Is it just me, or does everyone find themselves obsessing over the slightest incident of which you're sure was totally meaningless and is completely forgotten by the other person and yet seems to dwell inexorably on your mind?

And if so, how does one go about extricating oneself from it.

I remember reading a hint one time about getting a song stuck in one's head...the way to eliminate it is to play the song in your mind all the way through to the end and wrapping it up with a most elaborate and flourishing ending. I've found that to work swimmingly.

7230. judithathome - 1/11/2008 11:27:03 PM

Is it just me, or does everyone find themselves obsessing over the slightest incident of which you're sure was totally meaningless and is completely forgotten by the other person and yet seems to dwell inexorably on your mind?

I used to do this and invent all sorts of reactions from the other person until one day, I confronted an old boyfriend about what he MUST be thinking about some insignificant thing that was said and he MUST have interpreted it this certain way. He looked at me as though I were insane and said "Never in a million years would I have thought that...it just never would have occurred to me to think something like that!" and I realized my mind worked on a much more complex plane that did his...

So I started to apply this to everything and I'm a much more relaxed person today as a result of this particular enlightenment.

7231. alistairConnor - 1/11/2008 11:34:27 PM

Yeah just enjoy your superiority... I'm of the oblivious persuasion.

7232. arkymalarky - 1/12/2008 12:00:04 AM

I sometimes do that, Thoughtful, partly because I'm such a mouth. Before Christmas I was getting ready for the kids' finals, seeing who was missing what work, talking to kids individually, etc, in a fairly large class. I looked up and there was my principal at the back of the room. I had no idea how long she'd been there. I wasn't worried about kids all over the place or what was going on--all I could think about was what I'd been saying, and I couldn't remember. I'm always making remarke that have a little bite to them in ways that invoke the things the principal says. I like her, but it's just my way. So as soon as she left I asked the kids what I said, and they told me I didn't say anything or imitate her or anything mortifying. I still worry about it a bit and wonder if she's acting the same way with me.

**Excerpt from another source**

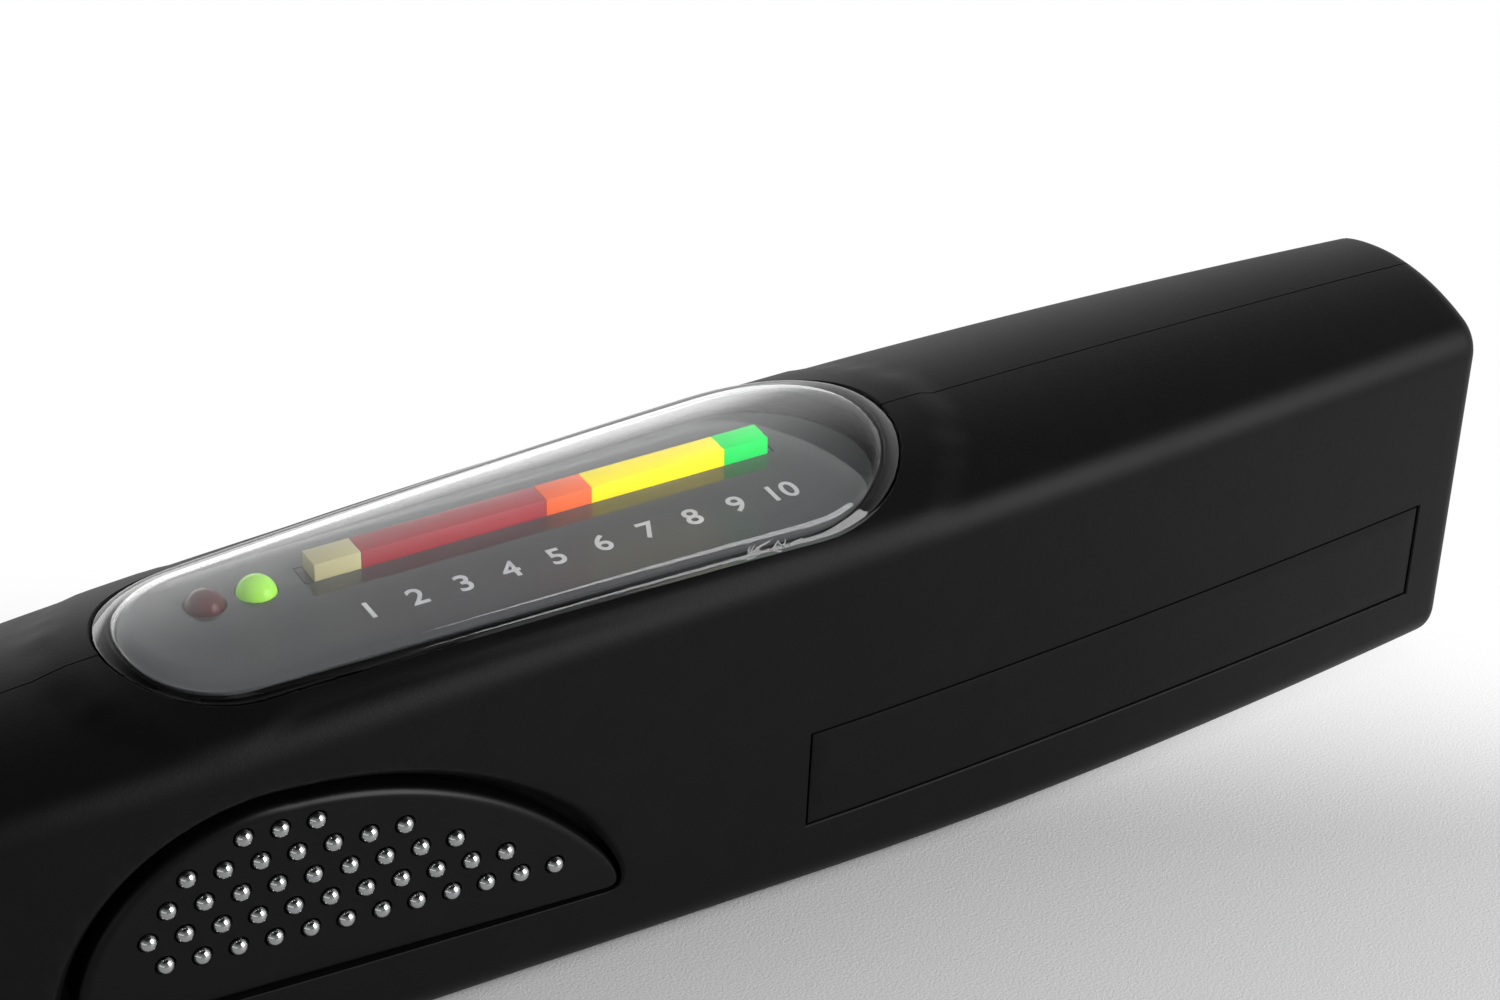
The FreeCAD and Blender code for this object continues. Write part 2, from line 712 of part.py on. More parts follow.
# Battery bay: two cells stacked, their contacts and the sliding door
cell_x = bay_front_x + contact_thickness + contact_clearance
cell_heights = (cell_floor + cell_radius, cell_floor + cell_radius + cell_spacing)
rear_plate_x = rear_x - wall - contact_thickness - contact_clearance
for name, z, flip in (("lower_cell", cell_heights[0], False), ("upper_cell", cell_heights[1], True)):
    profile = [(0, cell_radius), (cell_length, cell_radius), (cell_length, cell_nub_radius),
               (cell_length + cell_nub_length, cell_nub_radius)]
    room = rear_plate_x - cell_x - cell_length - cell_nub_length
    if flip:
        pieces[name] = stepped_bar(profile, Vector(cell_x + cell_length + cell_nub_length, 0, z),
                                   Vector(-1, 0, 0))
    else:
        pieces[name] = stepped_bar(profile, Vector(cell_x + room, 0, z), Vector(1, 0, 0))
contact_y = contact_width / 2
contact_reach = contact_height / 2
front_plates = [box(bay_front_x, bay_front_x + contact_thickness, -contact_y, contact_y,
                    z - contact_reach, z + contact_reach) for z in cell_heights]
pieces["front_contacts"] = Part.makeCompound(front_plates)
pieces["rear_contact"] = box(rear_plate_x, rear_plate_x + contact_thickness, -contact_y, contact_y,
                             cell_heights[0] - contact_reach, cell_heights[1] + contact_reach)
spring_radius = cell_nub_radius + spring_wire
spring_ends = ((bay_front_x + contact_thickness, cell_x + room, cell_heights[0]),
               (cell_x + cell_length + cell_nub_length, rear_plate_x, cell_heights[1]))
pieces["battery_springs"] = Part.makeCompound(
    [spring_sleeve(spring_radius, Vector(x0, 0, z), Vector(x1, 0, z)) for x0, x1, z in spring_ends])
door_x = slot_x + door_gap
door = outer.common(box(door_x, rear_x + 1, -rail_y, rail_y, -3, door_rail_z + door_gap))
door_flange_box = box(door_x, rear_x - rear_edge_radius, -flange_y, flange_y, door_rail_z + door_gap,
                      door_rail_z + door_gap + door_flange_thickness)
door_lip = outer.common(box(rear_x - wall + door_gap, rear_x + 1, -rail_y, rail_y, -3,
                            flange_top - door_gap))
door = fused(door, door_flange_box, door_lip)
for i in range(door_grooves):
    x = door_x + door_groove_start + i * door_groove_pitch
    door = door.cut(box(x, x + door_groove_width, -door_groove_length / 2, door_groove_length / 2, -3,
                        belly_height(x) + belly_flat + door_groove_depth))
pieces["battery_door"] = door.cut(ground)

# Case screws
screws = []
for x, z in screw_places:
    skin = side_y(x, min(z, roof_height(x) - crown_drop))
    seat_y = skin - screw_sink - screw_head_height
    shank = rod(screw_radius, Vector(x, -screw_reach * skin, z), Vector(x, seat_y, z), inner_sides)
    head = rod(screw_head_radius, Vector(x, seat_y, z), Vector(x, seat_y + screw_head_height, z))
    screws.append(shank.fuse(head))
pieces["case_screws"] = Part.makeCompound(screws)

for node, shape in pieces.items():
    shape.exportStep("parts/" + node + ".step")
    extents = shape.BoundBox
    print("%-22s solids %2d valid %s volume %9.2f x %6.2f..%6.2f z %5.2f..%5.2f" % (
        node, len(shape.Solids), shape.isValid(), shape.Volume,
        extents.XMin, extents.XMax, extents.ZMin, extents.ZMax))
print("nodes", len(pieces))
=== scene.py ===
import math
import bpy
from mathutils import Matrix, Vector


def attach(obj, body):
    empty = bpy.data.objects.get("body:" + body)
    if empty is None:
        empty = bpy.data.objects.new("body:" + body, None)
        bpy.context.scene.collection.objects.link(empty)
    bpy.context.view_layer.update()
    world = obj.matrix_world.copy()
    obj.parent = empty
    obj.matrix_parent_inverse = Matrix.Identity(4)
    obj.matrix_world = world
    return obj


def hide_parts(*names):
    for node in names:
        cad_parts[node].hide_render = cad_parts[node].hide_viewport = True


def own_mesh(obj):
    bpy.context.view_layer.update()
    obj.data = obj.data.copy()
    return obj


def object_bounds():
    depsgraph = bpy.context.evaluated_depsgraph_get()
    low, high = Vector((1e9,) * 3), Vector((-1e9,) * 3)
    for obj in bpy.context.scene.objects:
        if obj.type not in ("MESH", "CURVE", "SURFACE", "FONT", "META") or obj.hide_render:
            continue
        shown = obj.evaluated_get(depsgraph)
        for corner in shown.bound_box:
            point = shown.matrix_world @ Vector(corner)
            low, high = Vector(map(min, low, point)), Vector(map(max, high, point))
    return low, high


bl_info = {
    "name": "Diamond Tester",
    "version": (1, 0, 0),
    "blender": (4, 5, 0),
    "location": "3D View > Sidebar > Tester",
    "description": "Builds the looks of a hand-held diamond tester round its packed model",
    "category": "Object",
}

from types import SimpleNamespace

import bmesh
import bpy
from mathutils import Matrix, Vector

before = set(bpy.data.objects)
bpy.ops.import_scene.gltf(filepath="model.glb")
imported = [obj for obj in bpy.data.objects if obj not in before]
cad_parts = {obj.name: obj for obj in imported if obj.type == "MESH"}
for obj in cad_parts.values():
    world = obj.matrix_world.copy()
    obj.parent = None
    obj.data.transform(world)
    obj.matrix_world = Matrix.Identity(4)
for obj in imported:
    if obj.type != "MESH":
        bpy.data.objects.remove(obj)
CAD_BOX = [list(corner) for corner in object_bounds()]

MM = 0.001
AXIS_X, AXIS_Y, AXIS_Z = (1, 0, 0), (0, 1, 0), (0, 0, 1)
HOUSING, PROBE, BUTTON, DOOR = "housing", "probe", "button", "door"

# Places that the pieces share, in metres: X runs to the rear end and Z is the height
SHELL_FRONT = -58 * MM
CONE_FRONT = -74 * MM
SLEEVE_FRONT = -83 * MM
FRONT_BEND = -30 * MM
PROBE_AXIS = 15.8 * MM
SEAT_LEVEL = 30.0 * MM
PANEL_TOP = 30.2 * MM
BLOCK_FOOT, BLOCK_TOP = 28.1 * MM, 31.5 * MM
BAR_SLOT = (-7.1 * MM, 31.3 * MM)
BUTTON_X, BUTTON_Z = 19.5 * MM, 19.2 * MM
SCREW_PLACES = [(x * MM, z * MM) for x, z in ((-46.0, 15.6), (32.6, 5.2), (32.6, 20.0), (79.0, 27.4))]

# Battery bay and the door that closes it
BAY_FRONT = 40.1 * MM
RAIL_TOP = 4.54 * MM
DOOR_FRONT = BAY_FRONT + 1.32 * MM
DOOR_HALF, DOOR_TOP = 5.4 * MM, 3.62 * MM
FLANGE_HALF, FLANGE_FOOT = 6.1 * MM, 2.6 * MM
DOOR_GAP = 0.12 * MM

# Name recess in the left side
RECESS_START, RECESS_LENGTH = 26.8 * MM, 58.0 * MM
RECESS_FOOT, RECESS_HEIGHT = 6.2 * MM, 8.7 * MM
RECESS_SLOPE = math.tan(math.radians(1.1))

# Half lengths of cutters that reach past the body
FAR_X, FAR_Y, FAR_Z = 100 * MM, 30 * MM, 50 * MM


def size(name, description, default):
    return bpy.props.FloatProperty(
        name=name, description=description, default=default, unit="LENGTH", subtype="DISTANCE", precision=5)


def amount(name, description, default):
    return bpy.props.FloatProperty(name=name, description=description, default=default)


def share(name, description, default):
    return bpy.props.FloatProperty(
        name=name, description=description, default=default, min=0.0, max=1.0, subtype="FACTOR")


def colour(name, description, value):
    return bpy.props.FloatVectorProperty(
        name=name, description=description, default=(*value, 1.0), size=4, min=0.0, max=1.0, subtype="COLOR")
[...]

One of my good friends at work thought this was hilarious, because I always make fun of her over how jumpy she is about the principal. I'm not jumpy about her, but that doesn't mean I feel good about making snarky humor echoing stuff she always says when she's sitting right there.

7233. judithathome - 1/12/2008 4:59:58 AM

I realized my mind worked on a much more complex plane that did his...

Alistair, I realize that might have come off as sounding "superior" but trust me, I didn't date this dude for his intellect. He looked like a marble statue of David and was about as smart.

7234. thoughtful - 1/14/2008 3:05:55 PM

Thanks, ladies. Great comfort in knowing at least i'm not beyond the norm...of course that means nothing about whether or not the norm is insane.
:)

Thanks for the advice, J@h, I'm sure you're right.

7235. robertjayb - 1/15/2008 10:26:58 PM

Majority favors mandatory medical coverage...


KANSAS CITY, Missouri (Reuters) - As health care generates debate in this year's presidential campaign, about 68 percent of Americans say individuals should be required to have medical insurance, with government help for those who cannot afford it, a survey released on Tuesday found.





According to the survey by The Commonwealth Fund, an independent foundation working toward health policy reform, health insurance mandates were supported by 80 percent of Democrats, 52 percent of Republicans and 68 percent of Independents...

7236. concerned - 1/16/2008 8:31:53 AM

Gay sex is now being blamed for the spread of the flesh eating bacteria MRSA, as well as AIDS.

Just another reason that the average gay life span is something like 43 years.